Through these pages we revisit not just old mentalities but wasted hopes and dreams. John Chesman in 1508 leaves to his intended bride “a gown cloth that should have been my wedding gown.” Lord Wharton and Lord Cheyne, in 1699, fight a duel over which of them should sit at the right-hand side of the chairman of the Buckinghamshire quarter sessions. In 1657 James Farr is prosecuted by his London neighbors “for making and selling of a drink called ‘coffee,’ whereby in making the same he annoyeth his neighbours by evil smells.” Mary Graves, of the town of Bishop’s Stortford, has lived and died “a crooked godly maid,” but the local minister reflected that in the next life, she would “be a glorious saint and have a perfect body.”

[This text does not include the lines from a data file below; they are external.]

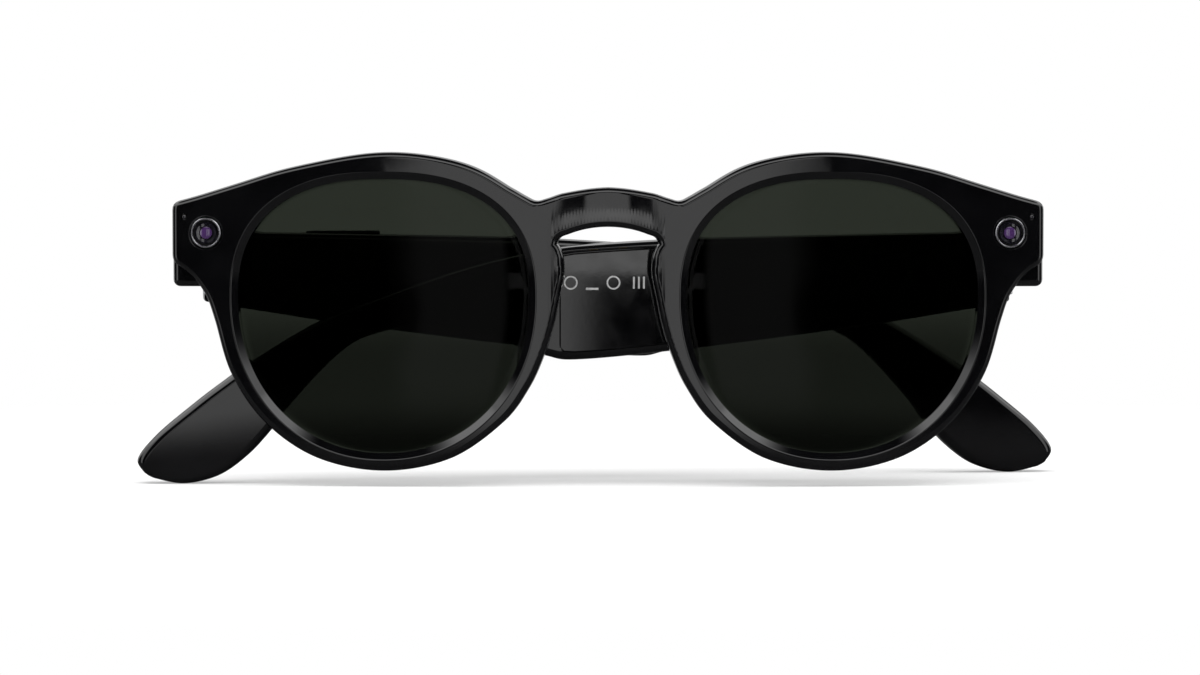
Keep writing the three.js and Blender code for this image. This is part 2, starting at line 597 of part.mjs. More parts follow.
/** The pieces that only the left temple holds: the power slider and its switch. */
function leftPieces() {
  const { reach, thickness } = SLIDER_FLANGE;
  const top = SLIDER.bottom + SLIDER.height;
  const slider = joined(
    block(-HOUSING_IN - SLIDER.proud, COVER_INSIDE + GAP + thickness, SLIDER.from,
      SLIDER.from + SLIDER.length, SLIDER.bottom, top),
    block(COVER_INSIDE + GAP, COVER_INSIDE + GAP + thickness, SLIDER.from - reach,
      SLIDER.from + SLIDER.length + reach, SLIDER.bottom - reach, top + reach),
  );
  const inside = COVER_INSIDE + 2 * GAP + thickness;
  return {
    power_slider: [geometryOf(slider), FINISH.darkMetal],
    power_switch: [
      block(Math.max(inside, LEAF_THICKNESS + 2 * GAP), inside + POWER_SWITCH.thickness,
        POWER_SWITCH.from, POWER_SWITCH.to, SLIDER.bottom - reach, top + reach),
      FINISH.steel,
    ],
  };
}

/** The slot in the left cover that the power slider moves in. */
function sliderSlot() {
  return block(-HOUSING_IN - 1, COVER_INSIDE + 1, SLIDER.from - GAP,
    SLIDER.from + SLIDER.length + SLIDER.travel + GAP, SLIDER.bottom - GAP,
    SLIDER.bottom + SLIDER.height + GAP);
}

// ---------------------------------------------------------------- assembly

/** Adds pieces to a group as named meshes, mirrored for the wearer's right side. */
function addPieces(group, pieces, sideName) {
  for (const [name, [geometry, material]] of Object.entries(pieces)) {
    const shape = sideName === 'right' ? mirrored(geometry) : geometry;
    const mesh = new THREE.Mesh(shape, material());
    mesh.name = ONE_OF_A_KIND.has(name) ? name : `${name}_${sideName}`;
    group.add(mesh);
  }
}

const ONE_OF_A_KIND = new Set([
  'main_board', 'touch_film', 'capture_button', 'capture_switch', 'power_slider', 'power_switch',
]);

const glasses = new THREE.Group();

const frame = new THREE.Mesh(frontFrame(), FINISH.acetate());
frame.name = 'front_frame';
glasses.add(frame);

for (const [sideName, side] of [['left', 1], ['right', -1]]) {
  const contact = new THREE.Mesh(
    rod(CONTACT_RADIUS, side * CONTACT_SPACING / 2, RIM_THICKNESS - CONTACT_DEPTH, RIM_THICKNESS,
      contactHeight, 20),
    FINISH.gold(),
  );
  contact.name = `charge_contact_${sideName}`;
  glasses.add(contact);

  const half = new THREE.Group();
  half.rotation.z = side * WRAP;
  addPieces(half, frontPieces(), sideName);
  glasses.add(half);
  addPieces(glasses, hingeOnFront(), sideName);

  const right = sideName === 'right';
  const temple = new THREE.Group();
  temple.position.set(side * HINGE_X, HINGE_Y, 0);
  temple.rotation.z = right ? -RIGHT_FOLD : LEFT_FOLD;
  addPieces(temple, {
    temple_shell: [templeShell(right ? [buttonSlot()] : []), FINISH.acetate],
    temple_cover: [templeCover(right ? [] : [sliderSlot()]), FINISH.acetate],
    ...templePieces(),
    ...(right ? rightPieces() : leftPieces()),
  }, sideName);
  glasses.add(temple);
}

// The origin is under the middle of the folded glasses, on the surface that they stand on.
const bounds = new THREE.Box3().setFromObject(glasses, true);
const middle = bounds.getCenter(new THREE.Vector3());
glasses.position.set(-middle.x, -middle.y, -bounds.min.z);

export default glasses;
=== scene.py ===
"""Looks of a pair of folded smart glasses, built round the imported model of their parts.

Shapes are drawn in millimetres, in the same local frames as the parts: one half of the front before it is
wrapped, and a temple that is open, with its hinge axis at the origin. They are placed in metres when they are
finished.
"""

import json
import logging
import math
from collections.abc import Callable, Iterable, Sequence
from dataclasses import dataclass, field
from enum import Enum

import bmesh
import bpy
from mathutils import Matrix, Vector

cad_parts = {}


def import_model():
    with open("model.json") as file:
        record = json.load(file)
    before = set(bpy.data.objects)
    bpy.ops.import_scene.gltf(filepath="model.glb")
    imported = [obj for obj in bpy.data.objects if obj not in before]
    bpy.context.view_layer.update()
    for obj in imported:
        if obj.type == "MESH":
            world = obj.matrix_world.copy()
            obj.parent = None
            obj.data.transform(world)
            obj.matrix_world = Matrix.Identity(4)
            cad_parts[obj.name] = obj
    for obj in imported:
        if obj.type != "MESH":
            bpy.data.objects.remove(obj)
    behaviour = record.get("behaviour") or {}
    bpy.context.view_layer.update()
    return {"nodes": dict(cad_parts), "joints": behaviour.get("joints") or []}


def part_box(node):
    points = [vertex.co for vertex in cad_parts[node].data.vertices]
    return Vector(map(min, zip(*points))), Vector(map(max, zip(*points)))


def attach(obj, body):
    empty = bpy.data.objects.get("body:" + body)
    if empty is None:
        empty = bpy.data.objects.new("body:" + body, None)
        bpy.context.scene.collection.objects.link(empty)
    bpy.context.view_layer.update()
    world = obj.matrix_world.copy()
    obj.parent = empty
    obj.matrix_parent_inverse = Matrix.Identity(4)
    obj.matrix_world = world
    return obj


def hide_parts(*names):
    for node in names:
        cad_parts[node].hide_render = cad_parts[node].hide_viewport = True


LOG = logging.getLogger("glasses")
MM = 0.001
CLOSE = 1e-4
SEAM_CLOSE = 1e-5
CUT_CLOSE = 2e-4

HALF_WIDTH = 69.0
WRAP = math.radians(4)
END_DEPTH = 7.4
AXIS_BEHIND_END = 2.2
CAMERA_X = HALF_WIDTH - 5.4
CAMERA_Z = 13.1
WINDOW_X = HALF_WIDTH - 2
WINDOW_Z = 15.6
CONTACT_X = 2.5
CONTACT_Z = 17.25

BMesh, BMEdge, BMVert = bmesh.types.BMesh, bmesh.types.BMEdge, bmesh.types.BMVert
NodeSocket, NodeTree = bpy.types.NodeSocket, bpy.types.NodeTree
Point2 = tuple[float, float]
Outline = list[Point2]


class Side(Enum):
    """The wearer's side that a piece is on, with the sign of its X."""

    LEFT = 1
    RIGHT = -1

    @property
    def label(self) -> str:
        """The side's name as the nodes spell it."""
        return self.name.lower()


class Body(Enum):
    """The bodies of the frame that pieces ride on."""

    FRONT = "front"
    LEFT_TEMPLE = "left_temple"
    RIGHT_TEMPLE = "right_temple"
    BUTTON = "capture_button"
    SLIDER = "power_slider"

    @staticmethod
    def temple(side: Side) -> "Body":
        """The temple's body on a side."""
        return Body.LEFT_TEMPLE if side is Side.LEFT else Body.RIGHT_TEMPLE


class Slot(Enum):
    """The record's material slots."""

    ACETATE = "acetate"
    LENS = "tinted_lens"
    STEEL = "steel"
    DARK_METAL = "dark_metal"
    CAMERA_GLASS = "camera_glass"
    PLASTIC = "black_plastic"
    BOARD = "circuit_board"
    FOIL = "battery_foil"
    GOLD = "gold"
    FILM = "touch_film"


# ---------------------------------------------------------------- finishes


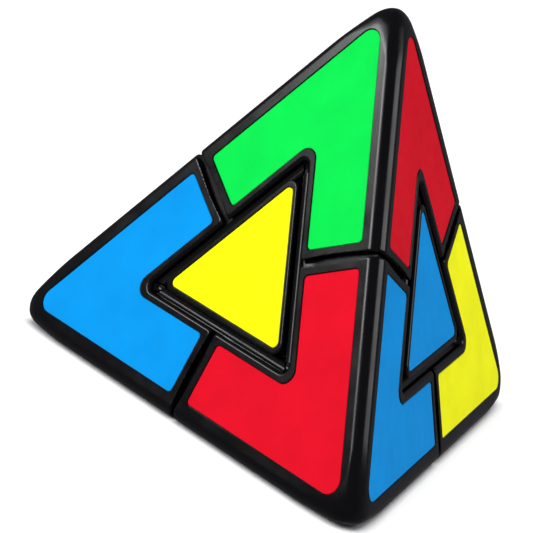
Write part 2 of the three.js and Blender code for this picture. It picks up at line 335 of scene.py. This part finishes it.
def slope_of(distance, points):
    """Which way a distance function rises, by central differences."""
    rises = [distance(points + SLOPE_STEP * axis) - distance(points - SLOPE_STEP * axis)
             for axis in np.eye(3)]
    return np.stack(rises, axis=1) / (2 * SLOPE_STEP)


def pull_to_surface(distance, points, rounds=3):
    """Moves mesh points the last fraction of a voxel, onto the exact surface."""
    for _ in range(rounds):
        here = distance(points)
        slope = slope_of(distance, points)
        steepness = np.maximum((slope**2).sum(axis=1), GENTLEST_SLOPE**2)
        move = slope * (here / steepness)[:, None]
        length = np.linalg.norm(move, axis=1)[:, None]
        points = points - move * np.minimum(1, VOXEL / np.maximum(length, TINY))
    return points


def mesh_of(name, distance, low, high):
    """A closed mesh of where a distance function is zero, in the core's own place."""
    low = np.array(low) - 2 * VOXEL
    counts = np.ceil((np.array(high) + 2 * VOXEL - low) / VOXEL)
    grid = openvdb.FloatGrid(background=float(VOXEL))
    grid.copyFromArray(sample_blocks(distance, low, counts))
    points, triangles, quads = grid.convertToPolygons(isovalue=0.0, adaptivity=0.0)
    points = pull_to_surface(distance, low + np.array(points, float) * VOXEL)
    bm = bmesh.new()
    corners = [bm.verts.new(point) for point in points]
    for indices in (*triangles, *quads):
        bm.faces.new([corners[i] for i in indices])
    bmesh.ops.remove_doubles(bm, verts=bm.verts, dist=WELD_DISTANCE)
    bmesh.ops.recalc_face_normals(bm, faces=bm.faces)
    if bm.calc_volume(signed=True) < 0:
        bmesh.ops.reverse_faces(bm, faces=bm.faces)
    return new_object(name, bm)


def modified(piece, kind, **settings):
    """Puts one modifier on a piece and keeps its result."""
    modifier = piece.modifiers.new(kind.lower(), kind)
    for name, value in settings.items():
        setattr(modifier, name, value)
    graph = bpy.context.evaluated_depsgraph_get()
    mesh = bpy.data.meshes.new_from_object(piece.evaluated_get(graph))
    piece.modifiers.clear()
    old = piece.data
    piece.data = mesh
    bpy.data.meshes.remove(old)
    return piece


def lofted(name, loops):
    """A closed mesh through loops of equally many points, flat at both ends."""
    bm = bmesh.new()
    rings = [[bm.verts.new(point) for point in loop] for loop in loops]
    for lower, upper in zip(rings, rings[1:]):
        for i in range(len(lower)):
            j = (i + 1) % len(lower)
            bm.faces.new([lower[i], lower[j], upper[j], upper[i]])
    bm.faces.new(rings[0][::-1])
    bm.faces.new(rings[-1])
    bmesh.ops.recalc_face_normals(bm, faces=bm.faces)
    return new_object(name, bm)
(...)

Thomas’s specimens are like us and very unlike us, as various, plural, and self-contradictory as we are. When we meet them in these pages we are brought into a living relationship with them, and we learn that whatever we apprehend from the future, it is a universal article of faith that the past was golden. Men were more manly, women were faithful, ministers were godly, society was harmonious, whereas in the present day (whenever that may be) the wrong people have all the luck and nobody has good manners. “Ah, neighbourhood, neighbourhood, dead and buried art thou with Robin Hood.” The complainant is Thomas Nashe, the year 1592.